7. How do market makers impact bid-ask spreads?
- Market makers play a crucial role in maintaining liquidity and efficient price discovery in the market by continuously providing bid and ask quotes for securities. They narrow bid-ask spreads by facilitating trading activity and absorbing order flow, thereby enhancing market liquidity and reducing trading costs.
8. Can bid-ask spreads be influenced by market news or events?
- Yes, bid-ask spreads can widen or narrow in response to market news, events, or changes in investor sentiment. Positive news or favorable developments may tighten spreads as investors become more active and liquidity improves, while negative news or uncertainty may widen spreads due to increased risk aversion and reduced trading activity
9. How does market depth impact bid-ask spreads?
- Market depth refers to the quantity of buy and sell orders available at different price levels in the market. Higher market depth typically leads to narrower bid-ask spreads, as there is greater competition among buyers and sellers, resulting in more efficient price discovery and tighter spreads.
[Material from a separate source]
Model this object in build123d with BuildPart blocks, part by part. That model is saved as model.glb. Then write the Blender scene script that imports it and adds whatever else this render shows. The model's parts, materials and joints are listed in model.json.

10. Are bid-ask spreads standardized across all stock exchanges?
- No, bid-ask spreads can vary between different stock exchanges and trading venues based on factors such as market structure, trading regulations, and order flow dynamics. However, competitive forces and arbitrage opportunities often lead to convergence in bid-ask spreads across different exchanges for the same security.
In conclusion, bid, ask spread, volume, and liquidity are essential concepts that play a significant role in the functioning of the stock market. By understanding these concepts and their implications, traders and investors can make informed decisions, manage risks effectively, and navigate the dynamic landscape of the stock market with confidence. Whether you're a beginner or an experienced market participant, mastering bid-ask spreads, volume, and liquidity is essential for success in the world of finance.